Sementara itu menjadikan Nabi sebagai perantara doa kita,
yakni bertawassul dengan cara meminta kepada beliau, beristighatsah kepadanya,
memohon pertolongan kepadanya untuk mengatasi musuh-musuh dan memohon
kesembuhan kepadanya, menurut Saikh Ibnu Baz adalah termasuk syirik yang paling
besar.
Dari pendapat tersebut didapati pengertian bahwa berdoa
dengan cara bertawasul kepada Nabi adalah haram.
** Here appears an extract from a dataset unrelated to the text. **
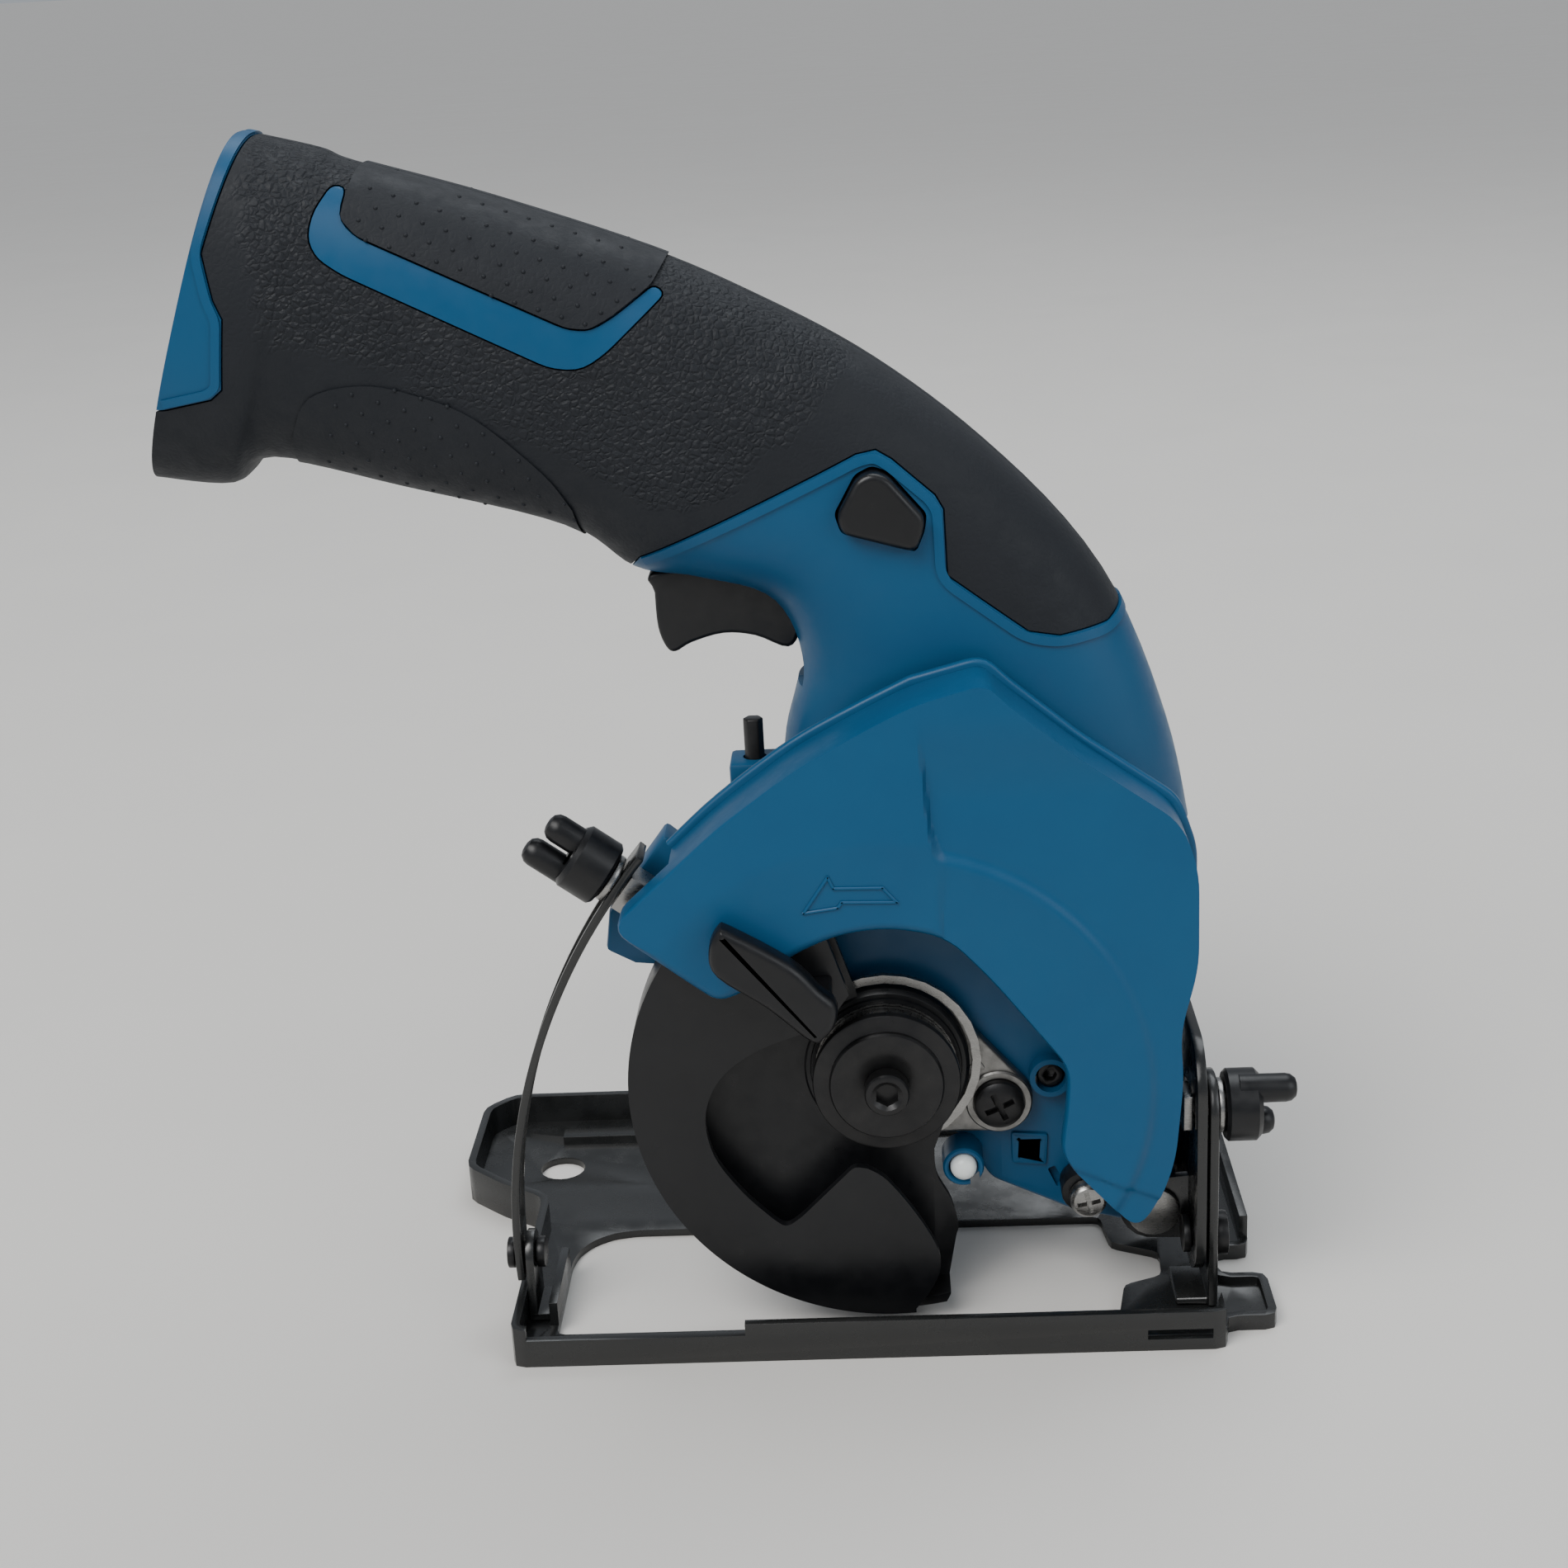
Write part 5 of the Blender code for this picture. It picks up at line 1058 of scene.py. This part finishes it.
def make_retainer():
    place = RETAINER_SCREW
    gap = Vector(place) - Vector(ARBOR)
    heading = math.degrees(math.atan2(gap.y, gap.x))
    lean = math.degrees(math.acos((16.0 - 6.4) / gap.length))
    outline = arc(ARBOR, 16.0, heading + lean, heading - lean + 360, 90)
    outline += arc(place, 6.4, heading - lean, heading + lean, 36)
    plate = soften(prism("retainer_plate", outline, 12.4, 15.0), 0.6, 3, 40)
    boss = [(5.4, 7.9), (11.2, 7.9), (11.7, 8.4), (11.7, 13.4), (5.4, 13.4)]
    join(plate, turned("retainer_boss", boss, ARBOR, sides=96))
    rim = [(5.0, 11.7), (6.0, 11.7), (6.3, 12.0), (6.3, 12.8), (5.0, 12.8)]
    join(plate, turned("retainer_rim", rim, place, sides=72))
    cut(plate, bar("retainer_hole", 2.6, place, 5, 20, sides=32), bar("retainer_bore", 5.4, ARBOR, 5, 20))
    fit(plate, CAST, "saw_body", "cast_aluminium", "bearing_retainer")
    tag = rounded([(13.6, 47.2), (17.4, 49.8), (18.6, 48.0), (14.8, 45.4)], 0.4)
    label = soften(prism("retainer_tag", tag[::-1], 12.15, 12.8), 0.15, 2)
    fit(label, CAST, "saw_body", "cast_aluminium")
    screw_head("retainer_screw", place, (9.4, 12.1), 4.8, 2.9, 25)
    screw_head("lower_screw", LOWER_SCREW, (6.2, 9.3), 3.5, 2.2, 12)


def screw_head(node, place, ends, radius, cross, turn):
    """A domed head with a cross recess, and its shank."""
    front, back = ends
    dome = [(0, 0), (0.45, 0.08), (0.8, 0.35), (0.96, 0.9), (1.0, 1.4)]
    dome = [(radius * share, front + rise) for share, rise in dome]
    shank_r = radius * 0.45
    dome += [(radius, back), (shank_r, back), (shank_r, 22.5), (0, 22.5)]
    head = turned(node + "_head", dome, place, sides=72)
    cut(head, recess(node + "_cross", place, front, cross, 1.5, turn))
    slot = NODE_SLOTS[node]
    fit(head, SLOT_LOOKS[slot], "saw_body", slot, node)


def make_lamp():
    lens = [(0, 6.8), (1.0, 6.86), (1.8, 7.2), (2.3, 7.8), (2.5, 8.6), (2.5, 13.2), (0, 13.2)]
    fit(turned("lamp_lens_dome", lens, LAMP, sides=48), LENS, "saw_body", "white_lens", "lamp_lens")
    ring = [(2.8, 8.7), (3.1, 8.3), (3.6, 8.3), (3.9, 8.7), (3.9, 15.0), (2.8, 15.0)]
    holder = turned("lamp_clip", ring, LAMP, sides=64)
    x, z = LAMP
    cut(holder, box("clip_gap", (x + 1.2, 7, z - 6), (x + 3.0, 11.5, z - 1)))
    fit(holder, TEAL, "saw_body", "teal_plastic", "lamp_holder")


# ---------------------------------------------------------------- knobs and small parts


def knob(name, place, towards, low, top, wings, node):
    """A clamp knob with two blunt wings, turned about its bolt."""
    side = Vector((0, 1, 0))
    across = towards.cross(side).normalized()

    def lathe(title, centre, profile, sides=48):
        shape = bmesh.new()
        rings = []
        for radius, w in profile:
            base = centre + towards * w * MM
            if radius <= 0:
                rings.append([shape.verts.new(base)])
                continue
            ring = []
            for i in range(sides):
                turn = 2 * math.pi * i / sides
                out = across * math.cos(turn) + side * math.sin(turn)
                ring.append(shape.verts.new(base + out * radius * MM))
            rings.append(ring)
        for first, second in zip(rings, rings[1:]):
            for i in range(sides):
                j = (i + 1) % sides
                if len(first) == 1:
                    shape.faces.new((first[0], second[j], second[i]))
                elif len(second) == 1:
                    shape.faces.new((first[i], first[j], second[0]))
                else:
                    shape.faces.new((first[i], first[j], second[j], second[i]))
        return solid(title, shape)

    radius, high = top
    drum = [(0, low), (radius - 0.6, low), (radius, low + 0.6)]
    drum += [(radius, high - 0.9), (radius - 0.9, high), (0, high)]
    made = lathe(name, place, drum, 64)
    for u, v, reach in wings:
        centre = place + (across * u + side * v) * MM
        wing = [(0, low + 2.5), (2.7, low + 2.5), (2.7, reach - 2.2), (2.5, reach - 1.2)]
        wing += [(1.8, reach - 0.35), (0.9, reach - 0.05), (0, reach)]
        join(made, lathe(name + "_wing", centre, wing, 40))
    bore = [(0, low - 3), (2.8, low - 3), (2.8, high + 0.4), (0, high + 0.4)]
    cut(made, lathe(name + "_bore", place, bore, 32))
    tidy(made, 0.4, 0.01)
    fit(made, BLACK, node, "black_plastic", node, angle=30)


def make_knobs():
    angle = math.radians(CLAMP_ANGLE)
    towards = Vector((math.cos(angle), 0, math.sin(angle)))
    outside = GUIDE_R + 0.75 + GAP + 1.2 + GAP
    knob(
        "depth_knob_grip",
        spot(PIVOT[0], 8.0, PIVOT[1]),
        towards,
        outside,
        (6.3, outside + 7.6),
        ((3.6, 0.0, outside + 15.2), (-2.6, 0.0, outside + 14.2)),
        "depth_knob",
    )
    low = 56.7 + 1.8 + 0.6 + 1.8 + 0.3 + 1.0 + 0.3
    knob(
        "bevel_knob_grip",
        spot(0, 8.0, 41.0),
        Vector((1, 0, 0)),
        low,
        (6.8, low + 6.6),
        ((-4.2, 1.5, low + 9.8), (4.2, -2.0, low + 13.2)),
        "bevel_knob",
    )


def make_trigger():
    pull = [(-38.9, 142.5), (-38.9, 138.7), (-38.7, 132.2), (-37.4, 128.3), (-35.7, 127.4), (-32.6, 129.0)]
    pull += [(-26.7, 130.5), (-20.9, 129.8), (-15.0, 127.4), (-12.6, 131.0), (-12.4, 138.0)]
    pull += [(-14.5, 141.0), (-22, 143.5)]
    finger = soften(prism("trigger_pull", flowing(pull, 4, closed=True), 26.5, 39.5), 1.6, 4, 40)
    fit(finger, BLACK, "trigger", "black_plastic", "trigger")
    outline = rounded(LOCK_OUTLINE, 2.4, 4)
    button = pillow("lock_off_button", outline, 11.5, 54.5, 1.1, 4)
    fit(button, BLACK, "lock_button", "black_plastic", "lock_button")


def make_motor_cap():
    low = BARREL_FAR_Y + GAP
    profile = [(0, 84.3), (17.2, 84.3), (17.2, low), (BARREL_R, low), (BARREL_R, 87.6), (20.2, 88.6)]
    profile += [(19.2, 89.3), (14.8, 89.3), (14.6, 89.0), (14.2, 88.9), (0, 88.9)]
    cap = turned("motor_end_cap", profile, MOTOR, sides=120)
    cuts = []
    for i in (-2, -1, 1, 2):
        dz = i * 5.2
        wide = math.sqrt(13.1**2 - dz**2)
        x, z = MOTOR[0], MOTOR[1] + dz
        corners = [(x - wide, z - 1.1), (x + wide, z - 1.1), (x + wide, z + 1.1), (x - wide, z + 1.1)]
        cuts.append(prism("vent", rounded(corners, 0.9), 80, 92))
    cut(cap, *cuts, bar("cap_bearing", 1.8, MOTOR, 80, 86.9, sides=24))
    fit(cap, BLACK, "saw_body", "black_plastic", "motor_cap")


def make_guide():
    low_angle = 180 + math.degrees(math.asin(7 / GUIDE_R))
    high_angle = CLAMP_ANGLE - 3.6
    strip = arc(PIVOT, GUIDE_R + 0.75, high_angle, low_angle, 90)
    strip += arc(PIVOT, GUIDE_R - 0.75, low_angle, high_angle, 90)
    guide = soften(prism("depth_strip", strip, 4.0, 12.0), 0.25, 2, 40)
    room = math.degrees(2.8 / GUIDE_R)
    top, bottom = CLAMP_ANGLE - room, CLAMP_ANGLE + 33.82 + room
    slot = arc(PIVOT, GUIDE_R + 3, top, bottom, 60) + arc(PIVOT, GUIDE_R - 3, bottom, top, 60)
    cut(guide, prism("guide_slot", slot, 5.3, 10.7), bar("guide_hole", 2.3, (8, 14), -75.5, -67.5, "x", 32))
    fit(guide, PAINT, "carriage", "black_paint", "depth_guide")


# ---------------------------------------------------------------- stage


def stage_and_light():
    shape = bmesh.new()
    bmesh.ops.create_grid(shape, x_segments=1, y_segments=1, size=80.0)
    mesh = bpy.data.meshes.new("floor")
    shape.to_mesh(mesh)
    shape.free()
    floor = bpy.data.objects.new("floor", mesh)
    mesh.materials.append(floor_paint())
    bpy.context.scene.collection.objects.link(floor)
    world = bpy.data.worlds.new("soft_room")
    world.use_nodes = True
    world.node_tree.nodes["Background"].inputs["Color"].default_value = (0.86, 0.92, 1.0, 1)
    world.node_tree.nodes["Background"].inputs["Strength"].default_value = 0.42
    bpy.context.scene.world = world
    middle = Vector((-0.02, -0.02, 0.10))
    for name, place, size, power, tint in (
        ("key_light", (-0.75, -0.75, 1.35), 0.9, 15, (1.0, 0.98, 0.95)),
        ("top_light", (0.25, 0.55, 1.5), 1.1, 12, (0.93, 0.97, 1.0)),
        ("fill_light", (1.1, -0.8, 0.7), 0.9, 6, (0.95, 0.98, 1.0)),
    ):
        light = bpy.data.lights.new(name, "AREA")
        light.shape = "SQUARE"
        light.size = size
        light.energy = power
        light.color = tint
        lamp = bpy.data.objects.new(name, light)
        lamp.location = place
        lamp.rotation_euler = (middle - Vector(place)).to_track_quat("-Z", "Y").to_euler()
        bpy.context.scene.collection.objects.link(lamp)


def add_sun():
    """A wide, soft sun that lights the floor evenly to the horizon."""
    light = bpy.data.lights.new("soft_sun", "SUN")
    light.energy = 1.35
    light.angle = math.radians(40)
    sun = bpy.data.objects.new("soft_sun", light)
    sun.rotation_euler = (math.radians(38), math.radians(-26), 0)
    bpy.context.scene.collection.objects.link(sun)


def aim_camera():
    pitch, yaw, roll = (math.radians(a) for a in (19.4, -2.6, -3.0))
    ahead = Vector((math.sin(yaw) * math.cos(pitch), math.cos(yaw) * math.cos(pitch), -math.sin(pitch)))
    right = Vector((math.cos(yaw), -math.sin(yaw), 0))
    up = right.cross(ahead)
    turned_right = right * math.cos(roll) + up * math.sin(roll)
    turned_up = up * math.cos(roll) - right * math.sin(roll)
    data = bpy.data.cameras.new("camera")
    data.lens = 54.0
    data.sensor_width = 36.0
    data.clip_start = 0.02
    camera = bpy.data.objects.new("camera", data)
    matrix = Matrix((turned_right, turned_up, -ahead)).transposed().to_4x4()
    matrix.translation = spot(1.7, -387.6, 247.0)
    camera.matrix_world = matrix
    bpy.context.scene.collection.objects.link(camera)
    bpy.context.scene.camera = camera


# ---------------------------------------------------------------- making


aim_camera()
stage_and_light()
add_sun()
finish_frame_pieces()
for wide, nodes in (
    (0.5, "sole_plate bevel_quadrant front_ear rear_ear"),
    (0.25, "bevel_bolt bevel_washer clamp_washer clamp_nut clamp_bolt front_rivet rear_rivet depth_pin"),
    (0.25, "depth_pin_clip lower_washer case_screw_1 case_screw_2 case_screw_3 boss_screw"),
    (0.25, "clamp_lug hex_key"),
    (0.3, "shaft_lock"),
):
    for node in nodes.split():
        refine(node, wide)
pads = []
for side in ("right", "left"):
    make_housing(side)
    make_grip(side)
    pads.append(raised_details(side))
tree, socket = dot_tree()
make_dots("top_pad_dots", [pair[0] for pair in pads], lattice((-92, 184), (-38, 232), 3.9), tree, socket)
make_dots("low_pad_dots", [pair[1] for pair in pads], lattice((-100, 150), (-50, 186), 4.4), tree, socket)
make_cover()
make_guard()
make_spindle_end()
make_retainer()
make_lamp()
make_knobs()
make_trigger()
make_motor_cap()
make_guide()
Demikian pula berdaa dengan
cara bertawasul kepada selain Nabi Muhammad saw, seperti Nabi-Nabi yang lain,
para wali, jin, malaikat.
Lebih jauh Saikh Ibnu Baz menegaskan bahwa disamping tawasul
dengan cara di atas, juga tidak dibenarkan bertawasul dengan melalui jah
(kedudukan) Nabi saw, hak atau sosok beliau, sebagai contoh ucapan seseorang,
“Aku memohon kepadamu, Ya Allah, melaui nabi-Mu, atau melalui jah nabi-Mu, hak
nabi-Mu, atau jah para nabi, atau hak para nabi, atau jah para wali dan
orang-orang shalih”, dan semisalnya.
Dasar pengharaman itu ialah karena, menurutnya, Allah swt
tidak pernah mensyariatkan hal itu sementara masalah ibadah bersifat tauqifiyah
(bersumber kepada dalil-penj) sehingga tidak boleh melakukan salah satu darinya
kecuali bila terdapat dalil yang melegitimasinya dari syariat yang suci ini.
Bertawasul itu boleh, demikian Saikh Ibnu Baz, bila kepada
orang-orang yang masih hidup, seperti ucapan anda kepada saudara anda, bapak
anda atau orang yang dianggap baik, “Berdoalah kepada Allah untukku agar
mrnyembuhkan penyakitku!”, atau “agar memulihkan penglihatanku’.
“menganugrahiku keturunan”, dan semisalnya. Kebolehan akan hal ini adalah
berdasarkan ijma’ (Kesepakatan) Para ulama.
Rujukan tentang tawasul yang dibolehkan dan diharamkan yang
digunakan oleh Saikh Ibnu Baz, antara lain kitab Syaikul Islam, Abu Al-Abbas
Ibnu Taimiyyah rahimahullah yang
berjudul “al-Qa’idah al-Jalilah Fi at-Tawassul wa al-wasilah”.